The Liberal Democrat leader said a combination of disillusioned former Tories and left-leaning voters moving out of London spell a long-term threat to Conservative strongholds.

“So there’s some underlying trends as well as the short-term trends, which, if I was in Tory central office, I’d be quite worried about,” he said.

Key to the prospects of Lib Dem success will be the “Surrey shufflers”, voters who have left London for the “halo” around the capital.

Sir Ed is optimistic that his party will make significant gains in May 4’s local contests, mainly in areas where the Tories are their opponents – the so-called Blue Wall.

The Lib Dems won around 700 seats in the 2019 local elections and expect to clinch more this time.

Key targets include the areas around Westminster constituencies, including Dominic Raab’s Esher and Walton seat, as well as Eastbourne, Wokingham, Guildford, Stockport, Cheadle and Hazel Grove.

But Sir Ed added: “What’s exciting for me – as much as doing well in the seats we’ll need to do well for the next general election to beat Conservative MPs – is the gains we’re going to make in traditional Tory areas where we have had fights with the Tories in the past at Westminster level, but we’d fallen back a bit.

“And doing well in the local elections can give us a springboard.”

In an interview with the PA news agency in his Westminster office, Sir Ed also indicated that longer-term trends could see the Lib Dems replace the Tories in the affluent Home Counties.
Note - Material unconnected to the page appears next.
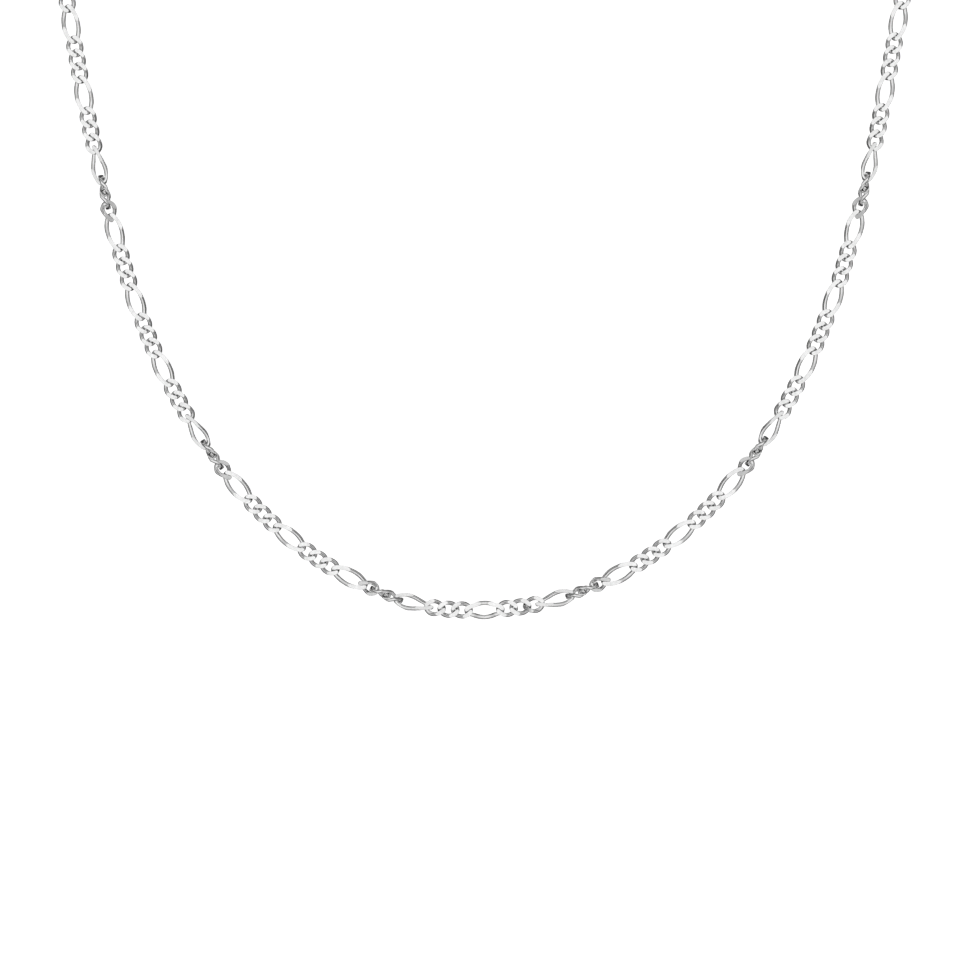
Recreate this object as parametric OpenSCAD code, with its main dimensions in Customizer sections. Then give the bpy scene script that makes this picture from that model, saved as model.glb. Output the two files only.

“I’m focusing on the general election but I do think about the longer term, and the demographics, I think, are interesting,” he said.

“There are people who have lived there a long time who are struggling and feel the Tories have lost their way and they feel that they’ve taken them for granted, and we’re winning some of that vote – some of it was Remainy but not all of it.

“And then you’ve got what some people call the Surrey shufflers… these are people who’ve moved out of London who might previously have voted Labour in London, who aren’t going to vote Tory.

“If we get to them they’ll very, very easily be squeezed and switch to us, comfortably.

“And we think those sorts of people maybe in generations past would have then made the move to the Conservatives but we think we can hold on to them.”

He suggested there is a parallel with the process seen in south-west London, where seats such as Richmond Park, Twickenham and Sir Ed’s own Kingston and Surbiton had been “solid Tory” but are now Lib Dem following inroads initially made in council elections.

(Voters) feel they need to be listened to and they really don’t want people to start talking about deals ... I’m not going to be distracted by that stuff

Liberal Democrat leader Sir Ed Davey

With his focus on defeating the Conservatives – although the Lib Dems do face some battles with Labour in these elections – Sir Ed played down talks of an alliance with Sir Keir Starmer’s party.

He said voters “feel they need to be listened to and they really don’t want people to start talking about deals”, adding: “I’m not going to be distracted by that stuff.”

The Lib Dems were reduced to just eight MPs in 2015 in a backlash after Nick Clegg entered a coalition with the Tories five years’ earlier – a government in which Sir Ed was a Cabinet minister – while, in the run-up to 1997, Paddy Ashdown held talks with Labour about a possible pact.

In a criticism of his predecessors, Sir Ed said: “I’ve seen lots of leaders and what I’ve noticed is quite a lot of them got sort of obsessed by what happens after a general election and I don’t think that did us any good.

“So I could not be clearer to my team – we’re not going to do that. We’re just not going to think about what happens afterwards.”